## DATASET CONTENT
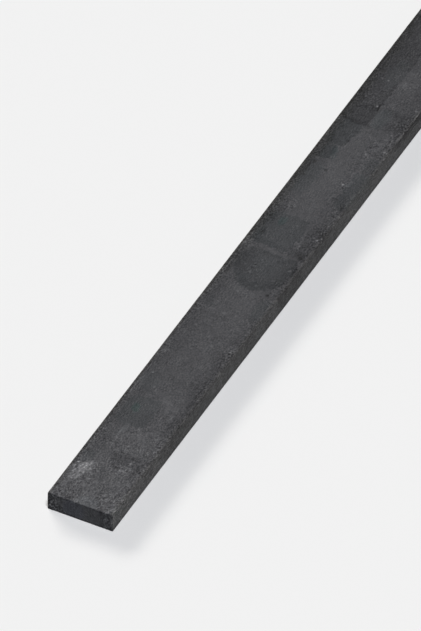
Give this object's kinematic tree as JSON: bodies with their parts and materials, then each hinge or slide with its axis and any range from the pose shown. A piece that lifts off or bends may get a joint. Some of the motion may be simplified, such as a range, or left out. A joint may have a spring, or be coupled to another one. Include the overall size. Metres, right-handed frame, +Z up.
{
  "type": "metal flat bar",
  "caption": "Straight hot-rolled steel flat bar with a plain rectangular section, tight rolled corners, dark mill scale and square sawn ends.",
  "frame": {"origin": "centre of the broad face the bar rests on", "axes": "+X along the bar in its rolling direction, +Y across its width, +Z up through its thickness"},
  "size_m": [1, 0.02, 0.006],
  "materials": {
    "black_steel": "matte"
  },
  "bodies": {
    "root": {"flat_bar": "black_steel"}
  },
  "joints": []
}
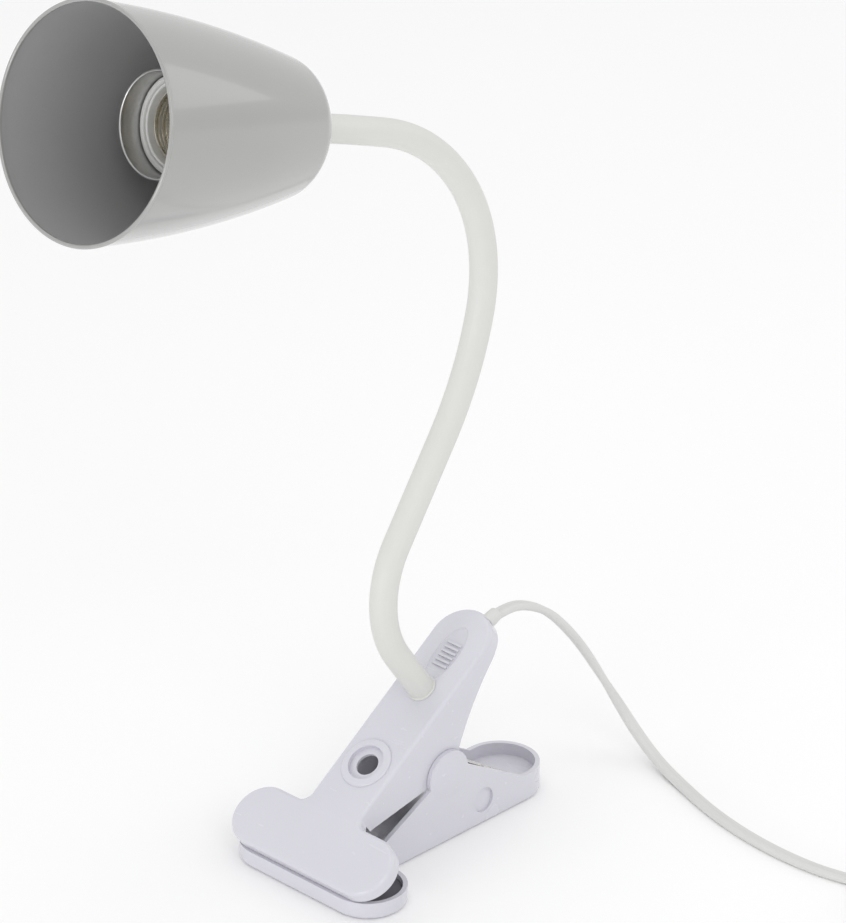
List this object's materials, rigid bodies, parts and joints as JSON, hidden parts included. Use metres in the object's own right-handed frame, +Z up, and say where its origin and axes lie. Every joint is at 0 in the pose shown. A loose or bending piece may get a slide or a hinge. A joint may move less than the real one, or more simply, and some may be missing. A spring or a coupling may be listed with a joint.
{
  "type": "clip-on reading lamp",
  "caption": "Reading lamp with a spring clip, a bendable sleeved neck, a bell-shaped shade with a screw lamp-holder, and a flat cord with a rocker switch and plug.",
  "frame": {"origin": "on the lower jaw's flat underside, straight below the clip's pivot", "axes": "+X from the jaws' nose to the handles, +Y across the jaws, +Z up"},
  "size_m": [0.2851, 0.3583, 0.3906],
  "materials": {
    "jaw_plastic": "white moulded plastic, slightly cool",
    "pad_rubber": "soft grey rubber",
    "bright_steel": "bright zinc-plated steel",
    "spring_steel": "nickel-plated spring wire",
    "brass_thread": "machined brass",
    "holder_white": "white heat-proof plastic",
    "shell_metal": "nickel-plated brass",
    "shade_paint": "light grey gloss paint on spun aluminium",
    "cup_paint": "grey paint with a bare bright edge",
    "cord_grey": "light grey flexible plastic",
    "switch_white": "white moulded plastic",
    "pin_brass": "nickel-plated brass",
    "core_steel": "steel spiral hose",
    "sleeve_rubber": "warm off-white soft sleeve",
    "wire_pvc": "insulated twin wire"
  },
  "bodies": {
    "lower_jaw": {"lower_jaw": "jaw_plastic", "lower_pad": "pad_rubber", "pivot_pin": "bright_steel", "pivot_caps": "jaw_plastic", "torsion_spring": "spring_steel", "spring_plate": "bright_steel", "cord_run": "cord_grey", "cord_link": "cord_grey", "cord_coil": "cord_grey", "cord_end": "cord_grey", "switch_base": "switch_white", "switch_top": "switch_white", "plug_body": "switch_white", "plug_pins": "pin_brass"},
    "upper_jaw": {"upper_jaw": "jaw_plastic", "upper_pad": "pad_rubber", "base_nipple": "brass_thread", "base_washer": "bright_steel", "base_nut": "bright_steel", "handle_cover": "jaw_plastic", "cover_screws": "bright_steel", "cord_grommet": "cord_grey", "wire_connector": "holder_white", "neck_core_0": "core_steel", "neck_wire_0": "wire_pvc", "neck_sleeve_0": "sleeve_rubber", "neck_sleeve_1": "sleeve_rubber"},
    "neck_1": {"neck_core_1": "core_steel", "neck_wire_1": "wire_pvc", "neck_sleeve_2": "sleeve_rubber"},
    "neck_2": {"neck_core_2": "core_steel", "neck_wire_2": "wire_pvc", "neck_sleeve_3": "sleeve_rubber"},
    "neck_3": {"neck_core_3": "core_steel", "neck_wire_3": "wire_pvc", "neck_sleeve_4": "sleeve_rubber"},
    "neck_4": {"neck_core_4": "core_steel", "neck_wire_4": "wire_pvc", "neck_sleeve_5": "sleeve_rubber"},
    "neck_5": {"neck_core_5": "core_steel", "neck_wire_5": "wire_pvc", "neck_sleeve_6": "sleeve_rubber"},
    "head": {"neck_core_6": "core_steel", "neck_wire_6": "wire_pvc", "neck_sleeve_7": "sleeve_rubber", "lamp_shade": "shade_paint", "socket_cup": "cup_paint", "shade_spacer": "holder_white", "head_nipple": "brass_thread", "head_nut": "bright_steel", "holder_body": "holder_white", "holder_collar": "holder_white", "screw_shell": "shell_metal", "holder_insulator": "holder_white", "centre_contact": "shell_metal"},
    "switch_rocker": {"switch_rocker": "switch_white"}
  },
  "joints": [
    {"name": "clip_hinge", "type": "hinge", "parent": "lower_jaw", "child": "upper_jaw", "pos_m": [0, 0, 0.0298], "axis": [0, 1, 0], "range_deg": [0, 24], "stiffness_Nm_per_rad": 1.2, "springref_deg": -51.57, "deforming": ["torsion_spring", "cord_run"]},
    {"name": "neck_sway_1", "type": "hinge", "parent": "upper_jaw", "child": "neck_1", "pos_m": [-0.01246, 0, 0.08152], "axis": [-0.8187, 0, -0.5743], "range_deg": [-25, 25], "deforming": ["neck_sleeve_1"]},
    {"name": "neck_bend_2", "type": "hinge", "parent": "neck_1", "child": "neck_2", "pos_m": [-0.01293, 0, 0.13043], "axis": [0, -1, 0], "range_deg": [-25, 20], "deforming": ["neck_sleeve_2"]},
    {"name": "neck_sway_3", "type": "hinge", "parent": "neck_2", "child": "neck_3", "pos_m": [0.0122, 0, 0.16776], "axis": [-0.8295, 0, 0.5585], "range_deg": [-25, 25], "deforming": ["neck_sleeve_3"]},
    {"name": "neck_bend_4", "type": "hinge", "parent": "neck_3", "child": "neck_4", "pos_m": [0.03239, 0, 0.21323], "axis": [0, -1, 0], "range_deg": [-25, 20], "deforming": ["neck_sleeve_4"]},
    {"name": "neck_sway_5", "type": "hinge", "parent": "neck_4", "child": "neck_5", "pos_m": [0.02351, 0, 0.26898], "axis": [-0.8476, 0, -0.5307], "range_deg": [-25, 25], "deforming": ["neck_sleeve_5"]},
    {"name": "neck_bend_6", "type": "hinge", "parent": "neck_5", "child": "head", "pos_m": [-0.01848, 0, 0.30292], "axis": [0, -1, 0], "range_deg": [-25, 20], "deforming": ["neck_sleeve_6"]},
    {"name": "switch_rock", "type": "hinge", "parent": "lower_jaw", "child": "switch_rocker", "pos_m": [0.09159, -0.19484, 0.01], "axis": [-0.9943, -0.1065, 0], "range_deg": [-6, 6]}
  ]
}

## PROMPT
Each line of the listing should be echoed back exactly.

## TASK RESPONSE
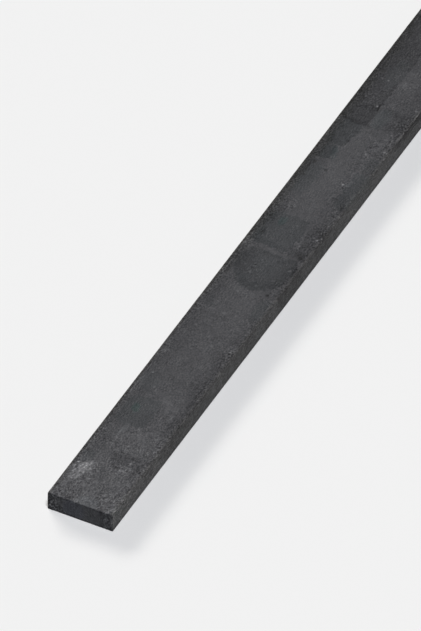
Give this object's kinematic tree as JSON: bodies with their parts and materials, then each hinge or slide with its axis and any range from the pose shown. A piece that lifts off or bends may get a joint. Some of the motion may be simplified, such as a range, or left out. A joint may have a spring, or be coupled to another one. Include the overall size. Metres, right-handed frame, +Z up.
{
  "type": "metal flat bar",
  "caption": "Straight hot-rolled steel flat bar with a plain rectangular section, tight rolled corners, dark mill scale and square sawn ends.",
  "frame": {"origin": "centre of the broad face the bar rests on", "axes": "+X along the bar in its rolling direction, +Y across its width, +Z up through its thickness"},
  "size_m": [1, 0.02, 0.006],
  "materials": {
    "black_steel": "matte"
  },
  "bodies": {
    "root": {"flat_bar": "black_steel"}
  },
  "joints": []
}
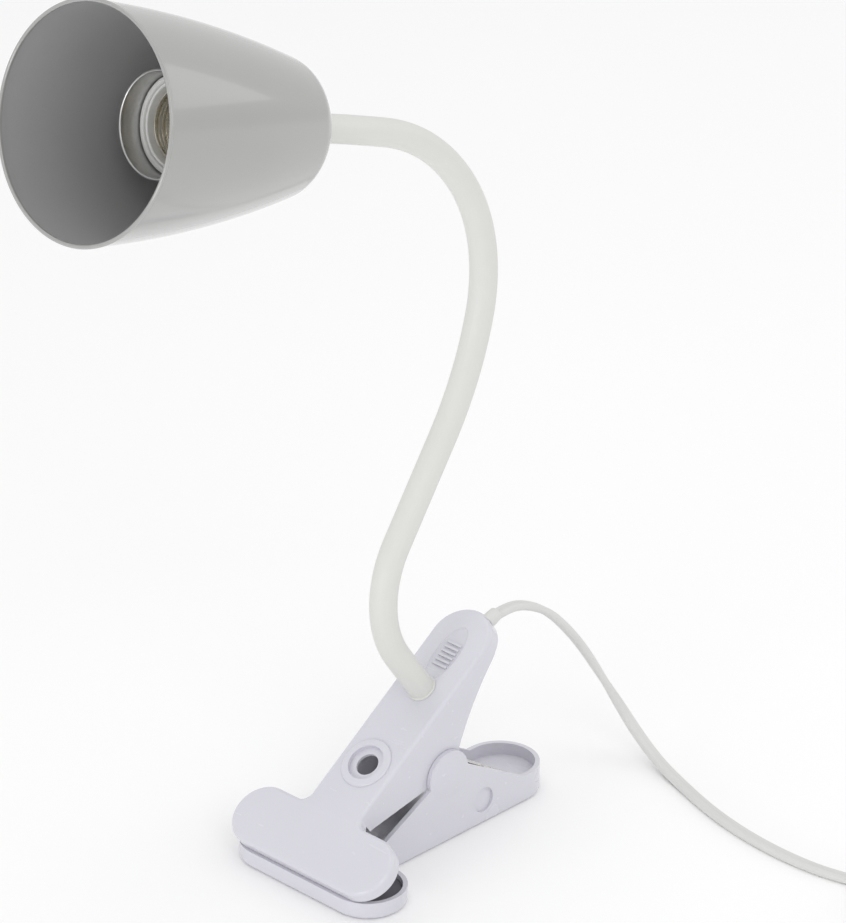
List this object's materials, rigid bodies, parts and joints as JSON, hidden parts included. Use metres in the object's own right-handed frame, +Z up, and say where its origin and axes lie. Every joint is at 0 in the pose shown. A loose or bending piece may get a slide or a hinge. A joint may move less than the real one, or more simply, and some may be missing. A spring or a coupling may be listed with a joint.
{
  "type": "clip-on reading lamp",
  "caption": "Reading lamp with a spring clip, a bendable sleeved neck, a bell-shaped shade with a screw lamp-holder, and a flat cord with a rocker switch and plug.",
  "frame": {"origin": "on the lower jaw's flat underside, straight below the clip's pivot", "axes": "+X from the jaws' nose to the handles, +Y across the jaws, +Z up"},
  "size_m": [0.2851, 0.3583, 0.3906],
  "materials": {
    "jaw_plastic": "white moulded plastic, slightly cool",
    "pad_rubber": "soft grey rubber",
    "bright_steel": "bright zinc-plated steel",
    "spring_steel": "nickel-plated spring wire",
    "brass_thread": "machined brass",
    "holder_white": "white heat-proof plastic",
    "shell_metal": "nickel-plated brass",
    "shade_paint": "light grey gloss paint on spun aluminium",
    "cup_paint": "grey paint with a bare bright edge",
    "cord_grey": "light grey flexible plastic",
    "switch_white": "white moulded plastic",
    "pin_brass": "nickel-plated brass",
    "core_steel": "steel spiral hose",
    "sleeve_rubber": "warm off-white soft sleeve",
    "wire_pvc": "insulated twin wire"
  },
  "bodies": {
    "lower_jaw": {"lower_jaw": "jaw_plastic", "lower_pad": "pad_rubber", "pivot_pin": "bright_steel", "pivot_caps": "jaw_plastic", "torsion_spring": "spring_steel", "spring_plate": "bright_steel", "cord_run": "cord_grey", "cord_link": "cord_grey", "cord_coil": "cord_grey", "cord_end": "cord_grey", "switch_base": "switch_white", "switch_top": "switch_white", "plug_body": "switch_white", "plug_pins": "pin_brass"},
    "upper_jaw": {"upper_jaw": "jaw_plastic", "upper_pad": "pad_rubber", "base_nipple": "brass_thread", "base_washer": "bright_steel", "base_nut": "bright_steel", "handle_cover": "jaw_plastic", "cover_screws": "bright_steel", "cord_grommet": "cord_grey", "wire_connector": "holder_white", "neck_core_0": "core_steel", "neck_wire_0": "wire_pvc", "neck_sleeve_0": "sleeve_rubber", "neck_sleeve_1": "sleeve_rubber"},
    "neck_1": {"neck_core_1": "core_steel", "neck_wire_1": "wire_pvc", "neck_sleeve_2": "sleeve_rubber"},
    "neck_2": {"neck_core_2": "core_steel", "neck_wire_2": "wire_pvc", "neck_sleeve_3": "sleeve_rubber"},
    "neck_3": {"neck_core_3": "core_steel", "neck_wire_3": "wire_pvc", "neck_sleeve_4": "sleeve_rubber"},
    "neck_4": {"neck_core_4": "core_steel", "neck_wire_4": "wire_pvc", "neck_sleeve_5": "sleeve_rubber"},
    "neck_5": {"neck_core_5": "core_steel", "neck_wire_5": "wire_pvc", "neck_sleeve_6": "sleeve_rubber"},
    "head": {"neck_core_6": "core_steel", "neck_wire_6": "wire_pvc", "neck_sleeve_7": "sleeve_rubber", "lamp_shade": "shade_paint", "socket_cup": "cup_paint", "shade_spacer": "holder_white", "head_nipple": "brass_thread", "head_nut": "bright_steel", "holder_body": "holder_white", "holder_collar": "holder_white", "screw_shell": "shell_metal", "holder_insulator": "holder_white", "centre_contact": "shell_metal"},
    "switch_rocker": {"switch_rocker": "switch_white"}
  },
  "joints": [
    {"name": "clip_hinge", "type": "hinge", "parent": "lower_jaw", "child": "upper_jaw", "pos_m": [0, 0, 0.0298], "axis": [0, 1, 0], "range_deg": [0, 24], "stiffness_Nm_per_rad": 1.2, "springref_deg": -51.57, "deforming": ["torsion_spring", "cord_run"]},
    {"name": "neck_sway_1", "type": "hinge", "parent": "upper_jaw", "child": "neck_1", "pos_m": [-0.01246, 0, 0.08152], "axis": [-0.8187, 0, -0.5743], "range_deg": [-25, 25], "deforming": ["neck_sleeve_1"]},
    {"name": "neck_bend_2", "type": "hinge", "parent": "neck_1", "child": "neck_2", "pos_m": [-0.01293, 0, 0.13043], "axis": [0, -1, 0], "range_deg": [-25, 20], "deforming": ["neck_sleeve_2"]},
    {"name": "neck_sway_3", "type": "hinge", "parent": "neck_2", "child": "neck_3", "pos_m": [0.0122, 0, 0.16776], "axis": [-0.8295, 0, 0.5585], "range_deg": [-25, 25], "deforming": ["neck_sleeve_3"]},
    {"name": "neck_bend_4", "type": "hinge", "parent": "neck_3", "child": "neck_4", "pos_m": [0.03239, 0, 0.21323], "axis": [0, -1, 0], "range_deg": [-25, 20], "deforming": ["neck_sleeve_4"]},
    {"name": "neck_sway_5", "type": "hinge", "parent": "neck_4", "child": "neck_5", "pos_m": [0.02351, 0, 0.26898], "axis": [-0.8476, 0, -0.5307], "range_deg": [-25, 25], "deforming": ["neck_sleeve_5"]},
    {"name": "neck_bend_6", "type": "hinge", "parent": "neck_5", "child": "head", "pos_m": [-0.01848, 0, 0.30292], "axis": [0, -1, 0], "range_deg": [-25, 20], "deforming": ["neck_sleeve_6"]},
    {"name": "switch_rock", "type": "hinge", "parent": "lower_jaw", "child": "switch_rocker", "pos_m": [0.09159, -0.19484, 0.01], "axis": [-0.9943, -0.1065, 0], "range_deg": [-6, 6]}
  ]
}